Queremos a nuestros padres, sabemos que ellos nos han querido y cuidado de la mejor manera que han sabido. Sin embargo, cuando siendo adultos, empezamos a mirar atrás sin los mecanismos de defensa que antes nos protegían, y comprendemos que no eran culpa nuestra las carencias que sentíamos, los gestos de desaprobación, o incluso su propia tristeza, estamos preparados para hacer el duelo de los padres que necesitábamos y no tuvimos, porque inevitablemente dejaron huellas profundas en cómo hoy nos relacionamos, confiamos y amamos.
De niños, creemos que nuestros padres son omnipotentes. Que si no nos miran, no nos abrazan, o no nos entienden, algo debemos estar haciendo mal.
Esa fantasía infantil —de que el amor depende de nuestro comportamiento— nos ayuda a sobrevivir, pero los adultos también tienen límites, heridas y ausencias.
Comprender esto no es un acto de resentimiento, sino un paso hacia la madurez emocional.
El duelo por los padres ideales es, en el fondo, el paso de la idealización a la comprensión.
Y desde ahí, comienza la posibilidad de reparentarnos, de ofrecer a nuestro propio niño interior el cuidado y la mirada que necesitó y no tuvo.
Por qué es un duelo?
Porque lloramos el “cómo habría sido si…”
Si mi madre hubiera podido verme, si mi padre hubiera sabido abrazar sin miedo, si hubieran tenido recursos para acompañarme de verdad.
Este duelo es profundo porque toca la raíz del apego: la necesidad biológica de sentirnos seguros, vistos y amados.
Y al no haberlo tenido, una parte de nosotros queda congelada en el tiempo, esperando aún esa mirada, esa aprobación o ese gesto que nunca llegó.
En un proceso terapéutico, no se busca culpar a los padres, sino entender su historia y la nuestra, para poder poner cada cosa en su lugar.
- Reconocer: Aceptar que hubo carencias reales, sin minimizar ni idealizar.
- Sentir: Permitirnos el dolor, la rabia o la tristeza que antes no podían expresarse.
- Comprender: Ver también las limitaciones y heridas de quienes nos criaron.
- Reparar: Ofrecer hoy a nuestro propio yo herido lo que entonces no pudo recibir: ternura, validación, presencia. Y cuando sanamos, podemos:
- Elegir: Crear vínculos más sanos, basados en el respeto y la autenticidad, no en la carencia o la necesidad de aprobación.
No siempre podemos reparar con ellos directamente, pero sí podemos reconciliarnos con la niña o el niño que fuimos.
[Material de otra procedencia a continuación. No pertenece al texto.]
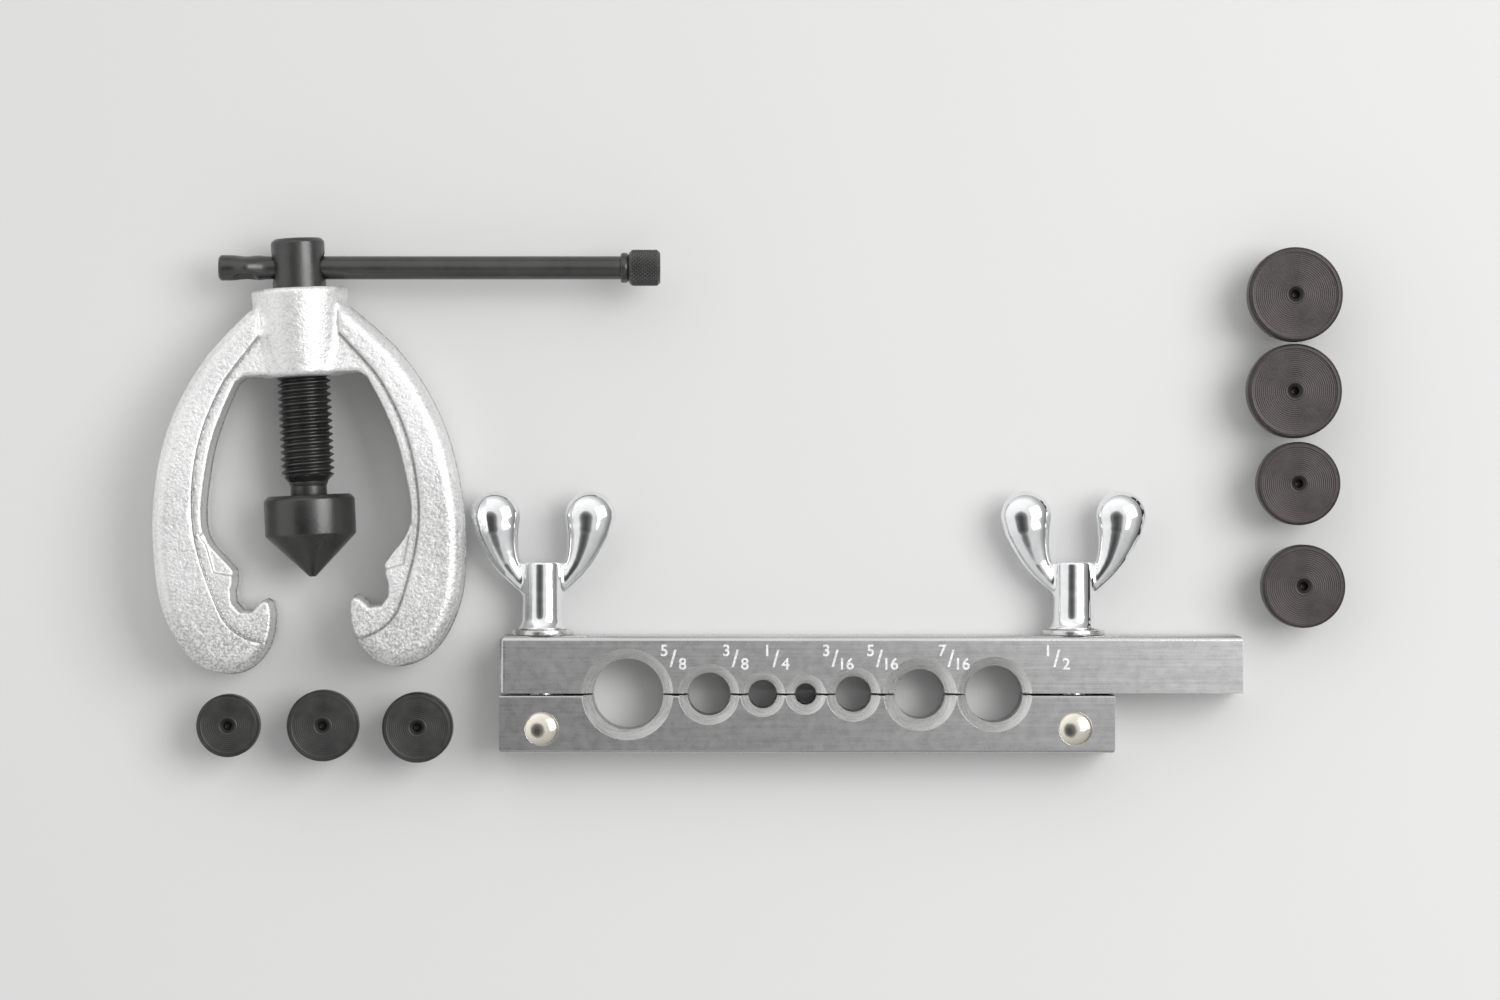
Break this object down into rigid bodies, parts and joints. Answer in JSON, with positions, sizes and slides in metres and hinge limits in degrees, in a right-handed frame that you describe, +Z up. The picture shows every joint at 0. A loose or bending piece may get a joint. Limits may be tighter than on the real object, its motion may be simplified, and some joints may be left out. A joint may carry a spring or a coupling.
{
  "type": "flaring tool",
  "caption": "Hand tool for flaring soft metal tube: split bar with graded holes and wing nuts, slip-on yoke with a screw-fed cone and T-bar, and loose double-flare adapters.",
  "frame": {"origin": "on the bench, under the middle of the whole layout's bounding box", "axes": "+X runs along the flaring bar towards the long jaw's free end, +Y from the bar towards the wing nuts, +Z up from the bench"},
  "size_m": [0.2663, 0.1176, 0.022],
  "materials": {
    "jaw_steel": "plated, lightly brushed",
    "zinc_washer": "bright zinc",
    "nut_chrome": "polished",
    "bolt_zinc": "zinc plated",
    "pin_polished": "polished, faintly warm",
    "yoke_silver": "silver coat over a grained casting",
    "black_steel": "black oxide",
    "cone_black": "black oxide, turned",
    "ball_steel": "polished bearing ball",
    "spring_steel": "phosphated",
    "adapter_black": "black oxide, turned face"
  },
  "bodies": {
    "bar": {"long_jaw": "jaw_steel", "left_washer": "zinc_washer", "right_washer": "zinc_washer"},
    "left_nut": {"left_wing_nut": "nut_chrome"},
    "right_nut": {"right_wing_nut": "nut_chrome"},
    "lower_jaw": {"short_jaw": "jaw_steel", "left_swing_bolt": "bolt_zinc", "right_swing_bolt": "bolt_zinc", "left_pivot_pin": "pin_polished", "right_pivot_pin": "pin_polished"},
    "yoke_frame": {"yoke": "yoke_silver"},
    "thrust_set": {"thrust_ball": "ball_steel", "retaining_ring": "spring_steel"},
    "screw": {"feed_screw": "black_steel"},
    "cone": {"flaring_cone": "cone_black"},
    "t_bar": {"t_bar_rod": "black_steel", "t_bar_knob": "black_steel"},
    "adapter_5_8_piece": {"adapter_5_8": "adapter_black"},
    "adapter_1_2_piece": {"adapter_1_2": "adapter_black"},
    "adapter_7_16_piece": {"adapter_7_16": "adapter_black"},
    "adapter_3_8_piece": {"adapter_3_8": "adapter_black"},
    "adapter_3_16_piece": {"adapter_3_16": "adapter_black"},
    "adapter_1_4_piece": {"adapter_1_4": "adapter_black"},
    "adapter_5_16_piece": {"adapter_5_16": "adapter_black"}
  },
  "joints": [
    {"name": "left_nut_turn", "type": "hinge", "parent": "bar", "child": "left_nut", "pos_m": [-0.0466, -0.02, 0.007], "axis": [0, 1, 0], "range_deg": [0, 1801]},
    {"name": "right_nut_turn", "type": "hinge", "parent": "bar", "child": "right_nut", "pos_m": [0.0727, -0.02, 0.007], "axis": [0, 1, 0], "range_deg": [0, 1801]},
    {"name": "short_jaw_drop", "type": "slide", "parent": "bar", "child": "lower_jaw", "axis": [0, -1, 0], "range_m": [0, 0.005]},
    {"name": "yoke_lift", "type": "slide", "parent": "bar", "child": "yoke_frame", "axis": [0, 0, 1], "range_m": [0, 0.1]},
    {"name": "feed_travel", "type": "slide", "parent": "yoke_frame", "child": "thrust_set", "axis": [-0.0454, 0.999, 0], "range_m": [0, 0.024]},
    {"name": "feed_screw_turn", "type": "hinge", "parent": "thrust_set", "child": "screw", "pos_m": [-0.1009, 0.0476, 0.011], "axis": [-0.0454, 0.999, 0], "range_deg": [0, 5761]},
    {"name": "cone_spin", "type": "hinge", "parent": "thrust_set", "child": "cone", "pos_m": [-0.1009, 0.0476, 0.011], "axis": [-0.0454, 0.999, 0], "continuous": true},
    {"name": "t_bar_slide", "type": "slide", "parent": "screw", "child": "t_bar", "axis": [1, 0, 0], "range_m": [-0.065, 0.0006]},
    {"name": "adapter_5_8_lift", "type": "slide", "parent": "bar", "child": "adapter_5_8_piece", "axis": [0, 0, 1], "range_m": [0, 0.05]},
    {"name": "adapter_1_2_lift", "type": "slide", "parent": "bar", "child": "adapter_1_2_piece", "axis": [0, 0, 1], "range_m": [0, 0.05]},
    {"name": "adapter_7_16_lift", "type": "slide", "parent": "bar", "child": "adapter_7_16_piece", "axis": [0, 0, 1], "range_m": [0, 0.05]},
    {"name": "adapter_3_8_lift", "type": "slide", "parent": "bar", "child": "adapter_3_8_piece", "axis": [0, 0, 1], "range_m": [0, 0.05]},
    {"name": "adapter_3_16_lift", "type": "slide", "parent": "bar", "child": "adapter_3_16_piece", "axis": [0, 0, 1], "range_m": [0, 0.05]},
    {"name": "adapter_1_4_lift", "type": "slide", "parent": "bar", "child": "adapter_1_4_piece", "axis": [0, 0, 1], "range_m": [0, 0.05]},
    {"name": "adapter_5_16_lift", "type": "slide", "parent": "bar", "child": "adapter_5_16_piece", "axis": [0, 0, 1], "range_m": [0, 0.05]}
  ],
  "couplings": [
    {"joint": "left_nut_turn", "follows": "short_jaw_drop", "rad_per_m": 6283.2},
    {"joint": "right_nut_turn", "follows": "short_jaw_drop", "rad_per_m": 6283.2},
    {"joint": "feed_screw_turn", "follows": "feed_travel", "rad_per_m": 4188.8}
  ]
}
Cuando podemos mirar atrás y decirnos:
“No fue culpa mía. Hice lo que pude para sobrevivir.”…algo dentro empieza a relajarse.
Y desde ese lugar, podemos mirar hacia adelante con más libertad, sin esperar que el pasado cambie, pero con la certeza de que hoy sí podemos cuidarnos de otra manera.
Hacer este duelo nos permite amar a nuestros padres por lo que fueron, no por lo que deseábamos o necesitábamos que fueran.
Y sobre todo, nos permite amarnos a nosotros mismos dándonos lo que antes nos faltó.